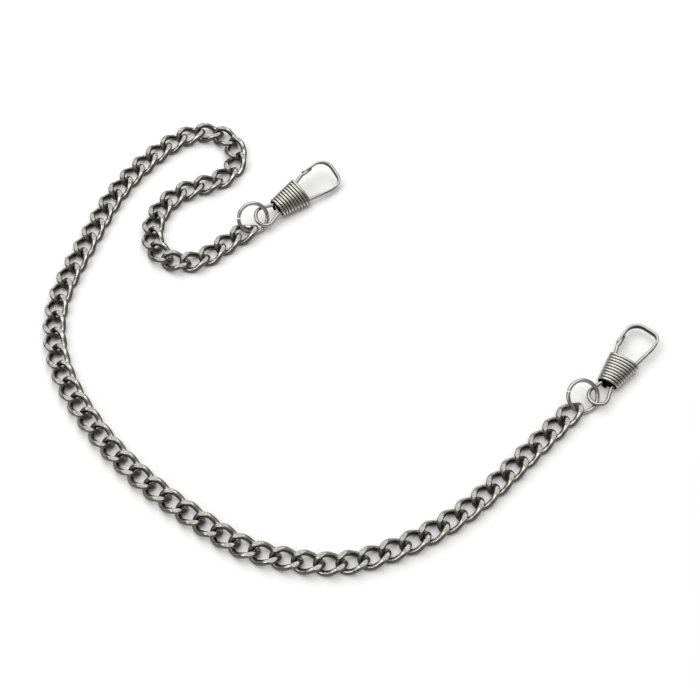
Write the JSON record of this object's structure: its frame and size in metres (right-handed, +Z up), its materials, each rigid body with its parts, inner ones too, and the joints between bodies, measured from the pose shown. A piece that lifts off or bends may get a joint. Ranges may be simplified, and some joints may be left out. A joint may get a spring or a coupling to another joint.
{
  "type": "pocket watch chain",
  "caption": "Curb-link pocket watch chain with a split jump ring and a wire-wound lobster style clasp with a sprung gate at each end.",
  "frame": {"origin": "centre of the footprint, on the plane the chain lies on", "axes": "+Z up, +Y away from the viewer of the picture, +X to the right; the free clasp is at +X"},
  "size_m": [0.138, 0.1202, 0.006],
  "materials": {
    "link": "antiqued silver plating over base metal, dark recesses, worn matte ground faces",
    "ring": "antiqued silver plating",
    "clasp": "antiqued silver plating, polished on the flattened band",
    "winding": "antiqued silver plating, dark between the turns"
  },
  "bodies": {
    "link_01": {"link_01": "link"},
    "links_02_03": {"links_02_03": "link"},
    "links_04_05": {"links_04_05": "link"},
    "links_06_07": {"links_06_07": "link"},
    "links_08_09": {"links_08_09": "link"},
    "links_10_11": {"links_10_11": "link"},
    "links_12_13": {"links_12_13": "link"},
    "links_14_15": {"links_14_15": "link"},
    "links_16_17": {"links_16_17": "link"},
    "links_18_19": {"links_18_19": "link"},
    "links_20_21": {"links_20_21": "link"},
    "links_22_23": {"links_22_23": "link"},
    "links_24_25": {"links_24_25": "link"},
    "links_26_27": {"links_26_27": "link"},
    "links_28_29": {"links_28_29": "link"},
    "link_30": {"link_30": "link"},
    "link_31": {"link_31": "link"},
    "link_32": {"link_32": "link"},
    "link_33": {"link_33": "link"},
    "link_34": {"link_34": "link"},
    "link_35": {"link_35": "link"},
    "link_36": {"link_36": "link"},
    "link_37": {"link_37": "link"},
    "link_38": {"link_38": "link"},
    "link_39": {"link_39": "link"},
    "link_40": {"link_40": "link"},
    "link_41": {"link_41": "link"},
    "link_42": {"link_42": "link"},
    "link_43": {"link_43": "link"},
    "link_44": {"link_44": "link"},
    "link_45": {"link_45": "link"},
    "link_46": {"link_46": "link"},
    "link_47": {"link_47": "link"},
    "link_48": {"link_48": "link"},
    "link_49": {"link_49": "link"},
    "link_50": {"link_50": "link"},
    "link_51": {"link_51": "link"},
    "link_52": {"link_52": "link"},
    "link_53": {"link_53": "link"},
    "link_54": {"link_54": "link"},
    "link_55": {"link_55": "link"},
    "link_56": {"link_56": "link"},
    "link_57": {"link_57": "link"},
    "link_58": {"link_58": "link"},
    "link_59": {"link_59": "link"},
    "link_60": {"link_60": "link"},
    "link_61": {"link_61": "link"},
    "link_62": {"link_62": "link"},
    "link_63": {"link_63": "link"},
    "link_64": {"link_64": "link"},
    "link_65": {"link_65": "link"},
    "link_66": {"link_66": "link"},
    "ring_a": {"jump_ring_a": "ring"},
    "clasp_a": {"clasp_a_hook": "clasp", "clasp_a_winding": "winding"},
    "gate_a": {"clasp_a_gate": "clasp"},
    "ring_b": {"jump_ring_b": "ring"},
    "clasp_b": {"clasp_b_hook": "clasp", "clasp_b_winding": "winding"},
    "gate_b": {"clasp_b_gate": "clasp"}
  },
  "joints": [
    {"name": "swing_33_34", "type": "hinge", "parent": "link_33", "child": "link_34", "pos_m": [-0.06525, -0.00546, 0.00122], "axis": [0, 0, 1], "range_deg": [-28, 40]},
    {"name": "lift_34_35", "type": "hinge", "parent": "link_34", "child": "link_35", "pos_m": [-0.06614, -0.00095, 0.00122], "axis": [-0.9921, -0.1253, 0], "range_deg": [-28, 28]},
    {"name": "swing_35_36", "type": "hinge", "parent": "link_35", "child": "link_36", "pos_m": [-0.0664, 0.00365, 0.00122], "axis": [0, 0, -1], "range_deg": [-42, 26]},
    {"name": "lift_36_37", "type": "hinge", "parent": "link_36", "child": "link_37", "pos_m": [-0.06601, 0.00823, 0.00122], "axis": [0.9882, -0.153, 0], "range_deg": [-28, 28]},
    {"name": "swing_37_38", "type": "hinge", "parent": "link_37", "child": "link_38", "pos_m": [-0.065, 0.01272, 0.00122], "axis": [0, 0, 1], "range_deg": [-30, 40]},
    {"name": "lift_38_39", "type": "hinge", "parent": "link_38", "child": "link_39", "pos_m": [-0.06359, 0.0171, 0.00122], "axis": [-0.9466, 0.3223, 0], "range_deg": [-28, 28]},
    {"name": "swing_39_40", "type": "hinge", "parent": "link_39", "child": "link_40", "pos_m": [-0.06203, 0.02142, 0.00122], "axis": [0, 0, -1], "range_deg": [-34, 34]},
    {"name": "lift_40_41", "type": "hinge", "parent": "link_40", "child": "link_41", "pos_m": [-0.06047, 0.02575, 0.00122], "axis": [0.9409, -0.3387, 0], "range_deg": [-28, 28]},
    {"name": "swing_41_42", "type": "hinge", "parent": "link_41", "child": "link_42", "pos_m": [-0.05891, 0.03008, 0.00122], "axis": [0, 0, 1], "range_deg": [-34, 34]},
    {"name": "lift_42_43", "type": "hinge", "parent": "link_42", "child": "link_43", "pos_m": [-0.05736, 0.03441, 0.00122], "axis": [-0.9252, 0.3795, 0], "range_deg": [-28, 28]},
    {"name": "swing_43_44", "type": "hinge", "parent": "link_43", "child": "link_44", "pos_m": [-0.05543, 0.03858, 0.00122], "axis": [0, 0, -1], "range_deg": [-40, 30]},
    {"name": "lift_44_45", "type": "hinge", "parent": "link_44", "child": "link_45", "pos_m": [-0.05314, 0.04257, 0.00122], "axis": [0.8453, -0.5344, 0], "range_deg": [-28, 28]},
    {"name": "swing_45_46", "type": "hinge", "parent": "link_45", "child": "link_46", "pos_m": [-0.05052, 0.04635, 0.00122], "axis": [0, 0, 1], "range_deg": [-24, 40]},
    {"name": "lift_46_47", "type": "hinge", "parent": "link_46", "child": "link_47", "pos_m": [-0.04757, 0.04989, 0.00122], "axis": [-0.7396, 0.673, 0], "range_deg": [-28, 28]},
    {"name": "swing_47_48", "type": "hinge", "parent": "link_47", "child": "link_48", "pos_m": [-0.04433, 0.05315, 0.00122], "axis": [0, 0, -1], "range_deg": [-42, 16]},
    {"name": "lift_48_49", "type": "hinge", "parent": "link_48", "child": "link_49", "pos_m": [-0.04067, 0.05593, 0.00122], "axis": [0.4955, -0.8686, 0], "range_deg": [-23, 23]},
    {"name": "swing_49_50", "type": "hinge", "parent": "link_49", "child": "link_50", "pos_m": [-0.03641, 0.05767, 0.00122], "axis": [0, 0, 1], "range_deg": [-6, 62]},
    {"name": "swing_50_51", "type": "hinge", "parent": "link_50", "child": "link_51", "pos_m": [-0.03183, 0.0572, 0.00122], "axis": [0, 0, -1], "range_deg": [-68, 2]},
    {"name": "swing_51_52", "type": "hinge", "parent": "link_51", "child": "link_52", "pos_m": [-0.02825, 0.05432, 0.00122], "axis": [0, 0, 1], "range_deg": [-2, 68]},
    {"name": "swing_52_53", "type": "hinge", "parent": "link_52", "child": "link_53", "pos_m": [-0.02681, 0.04995, 0.00122], "axis": [0, 0, -1], "range_deg": [-68, 2]},
    {"name": "swing_53_54", "type": "hinge", "parent": "link_53", "child": "link_54", "pos_m": [-0.02798, 0.0455, 0.00122], "axis": [0, 0, 1], "range_deg": [-2, 68]},
    {"name": "swing_54_55", "type": "hinge", "parent": "link_54", "child": "link_55", "pos_m": [-0.03139, 0.04242, 0.00122], "axis": [0, 0, -1], "range_deg": [-58, 12]},
    {"name": "lift_55_56", "type": "hinge", "parent": "link_55", "child": "link_56", "pos_m": [-0.03574, 0.0409, 0.00122], "axis": [0.3697, -0.9291, 0], "range_deg": [-28, 28]},
    {"name": "swing_56_57", "type": "hinge", "parent": "link_56", "child": "link_57", "pos_m": [-0.03993, 0.03902, 0.00122], "axis": [0, 0, 1], "range_deg": [-36, 16]},
    {"name": "swing_57_58", "type": "hinge", "parent": "link_57", "child": "link_58", "pos_m": [-0.04328, 0.03587, 0.00122], "axis": [0, 0, -1], "range_deg": [-16, 48]},
    {"name": "swing_58_59", "type": "hinge", "parent": "link_58", "child": "link_59", "pos_m": [-0.04543, 0.0318, 0.00122], "axis": [0, 0, 1], "range_deg": [-53, 16]},
    {"name": "swing_59_60", "type": "hinge", "parent": "link_59", "child": "link_60", "pos_m": [-0.04613, 0.02725, 0.00122], "axis": [0, 0, -1], "range_deg": [-16, 53]},
    {"name": "swing_60_61", "type": "hinge", "parent": "link_60", "child": "link_61", "pos_m": [-0.04532, 0.02273, 0.00122], "axis": [0, 0, 1], "range_deg": [-66, 2]},
    {"name": "swing_61_62", "type": "hinge", "parent": "link_61", "child": "link_62", "pos_m": [-0.04217, 0.01937, 0.00122], "axis": [0, 0, -1], "range_deg": [-2, 66]},
    {"name": "swing_62_63", "type": "hinge", "parent": "link_62", "child": "link_63", "pos_m": [-0.0377, 0.01827, 0.00122], "axis": [0, 0, 1], "range_deg": [-68, 2]},
    {"name": "swing_63_64", "type": "hinge", "parent": "link_63", "child": "link_64", "pos_m": [-0.03336, 0.01979, 0.00122], "axis": [0, 0, -1], "range_deg": [-12, 56]},
    {"name": "lift_64_65", "type": "hinge", "parent": "link_64", "child": "link_65", "pos_m": [-0.0299, 0.02282, 0.00122], "axis": [0.6587, -0.7524, 0], "range_deg": [-28, 28]},
    {"name": "swing_65_66", "type": "hinge", "parent": "link_65", "child": "link_66", "pos_m": [-0.02644, 0.02585, 0.00122], "axis": [0, 0, 1], "range_deg": [-26, 38]},
    {"name": "swing_32_33", "type": "hinge", "parent": "link_33", "child": "link_32", "pos_m": [-0.06389, -0.00985, 0.00122], "axis": [0, 0, 1], "range_deg": [-40, 28]},
    {"name": "lift_31_32", "type": "hinge", "parent": "link_32", "child": "link_31", "pos_m": [-0.06208, -0.01408, 0.00122], "axis": [-0.8973, -0.4415, 0], "range_deg": [-28, 28]},
    {"name": "swing_30_31", "type": "hinge", "parent": "link_31", "child": "link_30", "pos_m": [-0.05983, -0.0181, 0.00122], "axis": [0, 0, -1], "range_deg": [-32, 38]},
    {"name": "lift_29_30", "type": "hinge", "parent": "link_30", "child": "links_28_29", "pos_m": [-0.05738, -0.02199, 0.00122], "axis": [0.832, 0.5548, 0], "range_deg": [-28, 28]},
    {"name": "swing_27_28", "type": "hinge", "parent": "links_28_29", "child": "links_26_27", "pos_m": [-0.05189, -0.02936, 0.00122], "axis": [0, 0, 1], "range_deg": [-38, 32]},
    {"name": "lift_25_26", "type": "hinge", "parent": "links_26_27", "child": "links_24_25", "pos_m": [-0.04565, -0.03612, 0.00122], "axis": [-0.6984, -0.7157, 0], "range_deg": [-28, 28]},
    {"name": "swing_23_24", "type": "hinge", "parent": "links_24_25", "child": "links_22_23", "pos_m": [-0.03874, -0.04219, 0.00122], "axis": [0, 0, -1], "range_deg": [-32, 38]},
    {"name": "lift_21_22", "type": "hinge", "parent": "links_22_23", "child": "links_20_21", "pos_m": [-0.03132, -0.04764, 0.00122], "axis": [0.5779, 0.8161, 0], "range_deg": [-28, 28]},
    {"name": "swing_19_20", "type": "hinge", "parent": "links_20_21", "child": "links_18_19", "pos_m": [-0.02372, -0.05282, 0.00122], "axis": [0, 0, 1], "range_deg": [-44, 26]},
    {"name": "lift_17_18", "type": "hinge", "parent": "links_18_19", "child": "links_16_17", "pos_m": [-0.01512, -0.056, 0.00122], "axis": [-0.2385, -0.9711, 0], "range_deg": [-28, 28]},
    {"name": "swing_15_16", "type": "hinge", "parent": "links_16_17", "child": "links_14_15", "pos_m": [-0.00606, -0.05757, 0.00122], "axis": [0, 0, -1], "range_deg": [-26, 44]},
    {"name": "lift_13_14", "type": "hinge", "parent": "links_14_15", "child": "links_12_13", "pos_m": [0.00306, -0.05666, 0.00122], "axis": [-0.2538, 0.9673, 0], "range_deg": [-28, 28]},
    {"name": "swing_11_12", "type": "hinge", "parent": "links_12_13", "child": "links_10_11", "pos_m": [0.01164, -0.05333, 0.00122], "axis": [0, 0, 1], "range_deg": [-38, 30]},
    {"name": "lift_09_10", "type": "hinge", "parent": "links_10_11", "child": "links_08_09", "pos_m": [0.01966, -0.04885, 0.00122], "axis": [0.5476, -0.8368, 0], "range_deg": [-28, 28]},
    {"name": "swing_07_08", "type": "hinge", "parent": "links_08_09", "child": "links_06_07", "pos_m": [0.02699, -0.04329, 0.00122], "axis": [0, 0, -1], "range_deg": [-30, 38]},
    {"name": "lift_05_06", "type": "hinge", "parent": "links_06_07", "child": "links_04_05", "pos_m": [0.03352, -0.03682, 0.00122], "axis": [-0.7218, 0.6921, 0], "range_deg": [-28, 28]},
    {"name": "swing_03_04", "type": "hinge", "parent": "links_04_05", "child": "links_02_03", "pos_m": [0.03989, -0.03018, 0.00122], "axis": [0, 0, 1], "range_deg": [-34, 34]},
    {"name": "lift_01_02", "type": "hinge", "parent": "links_02_03", "child": "link_01", "pos_m": [0.04626, -0.02354, 0.00122], "axis": [0.7218, -0.6921, 0], "range_deg": [-28, 28]},
    {"name": "ring_a_hang", "type": "hinge", "parent": "link_01", "child": "ring_a", "pos_m": [0.04995, -0.0197, 0.00127], "axis": [-0.4639, 0.4449, -0.766], "range_deg": [-40, 35]},
    {"name": "clasp_a_swivel", "type": "hinge", "parent": "ring_a", "child": "clasp_a", "pos_m": [0.05451, -0.01754, 0.00169], "axis": [0, 0, 1], "range_deg": [-90, 50]},
    {"name": "gate_a_hinge", "type": "hinge", "parent": "clasp_a", "child": "gate_a", "pos_m": [0.05906, -0.0068, 0.00165], "axis": [0, 0, 1], "range_deg": [-42, 0], "stiffness_Nm_per_rad": 0.002, "springref_deg": 8.59},
    {"name": "ring_b_hang", "type": "hinge", "parent": "link_66", "child": "ring_b", "pos_m": [-0.02192, 0.02869, 0.00127], "axis": [-0.3425, 0.5439, -0.766], "range_deg": [-5, 60]},
    {"name": "clasp_b_swivel", "type": "hinge", "parent": "ring_b", "child": "clasp_b", "pos_m": [-0.0197, 0.0309, 0.00261], "axis": [0.2679, -0.306, 0.9135], "range_deg": [-45, 45]},
    {"name": "gate_b_hinge", "type": "hinge", "parent": "clasp_b", "child": "gate_b", "pos_m": [-0.01264, 0.04012, 0.00357], "axis": [0.2679, -0.306, 0.9135], "range_deg": [-42, 0], "stiffness_Nm_per_rad": 0.002, "springref_deg": 8.59}
  ]
}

□ □ □ □

#### EXERCISE REQUIREMENTS
Within the data above, pick out all lines holding the word "bodies".

#### EXERCISE ANSWER
Write the JSON record of this object's structure: its frame and size in metres (right-handed, +Z up), its materials, each rigid body with its parts, inner ones too, and the joints between bodies, measured from the pose shown. A piece that lifts off or bends may get a joint. Ranges may be simplified, and some joints may be left out. A joint may get a spring or a coupling to another joint.
  "bodies": {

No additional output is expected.